**WHAT THE EXERCISE ASKS**
Repeat the listing in full, word for word.

**DATA SECTION**
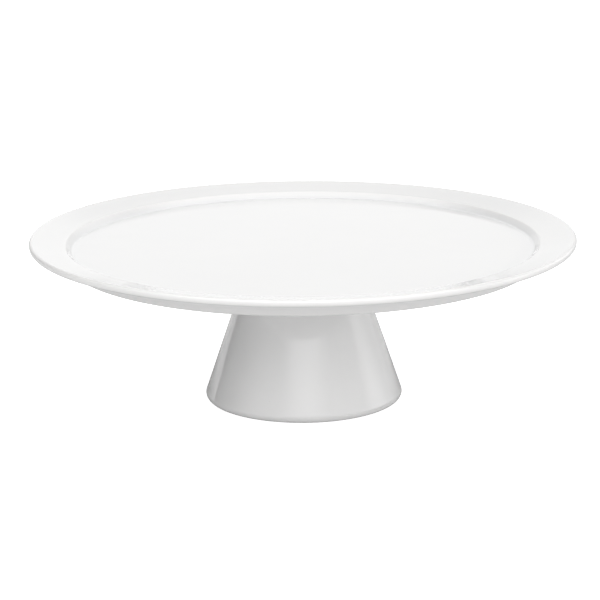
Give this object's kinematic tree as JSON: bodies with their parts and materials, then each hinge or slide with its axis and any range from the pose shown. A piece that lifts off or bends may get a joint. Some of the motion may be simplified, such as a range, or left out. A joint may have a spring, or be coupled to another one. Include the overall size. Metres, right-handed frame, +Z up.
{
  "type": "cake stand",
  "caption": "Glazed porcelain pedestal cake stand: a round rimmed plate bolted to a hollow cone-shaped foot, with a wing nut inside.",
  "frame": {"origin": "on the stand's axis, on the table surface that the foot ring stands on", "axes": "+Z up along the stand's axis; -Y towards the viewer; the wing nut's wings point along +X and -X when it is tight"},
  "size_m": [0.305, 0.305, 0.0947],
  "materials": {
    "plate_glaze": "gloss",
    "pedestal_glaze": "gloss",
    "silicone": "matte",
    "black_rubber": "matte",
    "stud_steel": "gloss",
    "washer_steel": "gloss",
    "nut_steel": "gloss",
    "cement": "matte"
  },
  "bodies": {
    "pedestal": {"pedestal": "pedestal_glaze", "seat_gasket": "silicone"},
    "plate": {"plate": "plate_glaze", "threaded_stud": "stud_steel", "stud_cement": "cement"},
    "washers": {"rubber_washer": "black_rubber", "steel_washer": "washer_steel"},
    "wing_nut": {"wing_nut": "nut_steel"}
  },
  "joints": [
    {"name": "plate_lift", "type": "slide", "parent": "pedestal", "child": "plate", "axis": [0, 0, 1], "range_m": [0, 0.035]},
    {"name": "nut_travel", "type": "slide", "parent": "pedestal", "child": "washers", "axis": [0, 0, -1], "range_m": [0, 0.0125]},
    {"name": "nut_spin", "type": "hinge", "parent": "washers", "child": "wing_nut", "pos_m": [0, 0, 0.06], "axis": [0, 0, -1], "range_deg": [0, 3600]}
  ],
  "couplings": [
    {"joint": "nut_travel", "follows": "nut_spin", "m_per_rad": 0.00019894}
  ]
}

**WRITTEN RESPONSE**
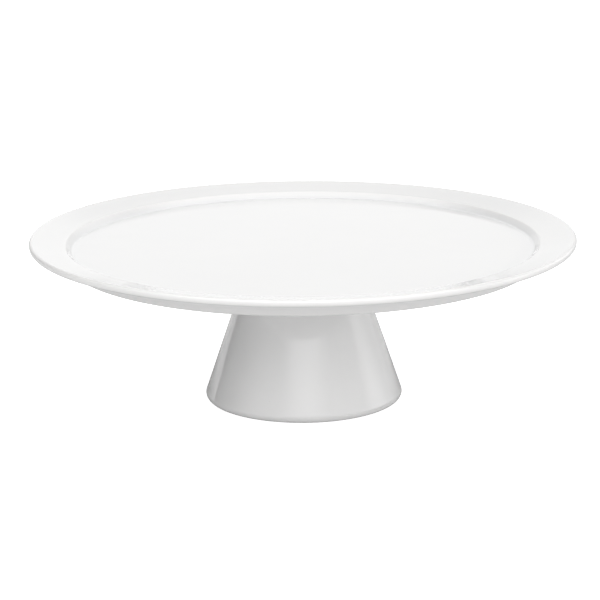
Give this object's kinematic tree as JSON: bodies with their parts and materials, then each hinge or slide with its axis and any range from the pose shown. A piece that lifts off or bends may get a joint. Some of the motion may be simplified, such as a range, or left out. A joint may have a spring, or be coupled to another one. Include the overall size. Metres, right-handed frame, +Z up.
{
  "type": "cake stand",
  "caption": "Glazed porcelain pedestal cake stand: a round rimmed plate bolted to a hollow cone-shaped foot, with a wing nut inside.",
  "frame": {"origin": "on the stand's axis, on the table surface that the foot ring stands on", "axes": "+Z up along the stand's axis; -Y towards the viewer; the wing nut's wings point along +X and -X when it is tight"},
  "size_m": [0.305, 0.305, 0.0947],
  "materials": {
    "plate_glaze": "gloss",
    "pedestal_glaze": "gloss",
    "silicone": "matte",
    "black_rubber": "matte",
    "stud_steel": "gloss",
    "washer_steel": "gloss",
    "nut_steel": "gloss",
    "cement": "matte"
  },
  "bodies": {
    "pedestal": {"pedestal": "pedestal_glaze", "seat_gasket": "silicone"},
    "plate": {"plate": "plate_glaze", "threaded_stud": "stud_steel", "stud_cement": "cement"},
    "washers": {"rubber_washer": "black_rubber", "steel_washer": "washer_steel"},
    "wing_nut": {"wing_nut": "nut_steel"}
  },
  "joints": [
    {"name": "plate_lift", "type": "slide", "parent": "pedestal", "child": "plate", "axis": [0, 0, 1], "range_m": [0, 0.035]},
    {"name": "nut_travel", "type": "slide", "parent": "pedestal", "child": "washers", "axis": [0, 0, -1], "range_m": [0, 0.0125]},
    {"name": "nut_spin", "type": "hinge", "parent": "washers", "child": "wing_nut", "pos_m": [0, 0, 0.06], "axis": [0, 0, -1], "range_deg": [0, 3600]}
  ],
  "couplings": [
    {"joint": "nut_travel", "follows": "nut_spin", "m_per_rad": 0.00019894}
  ]
}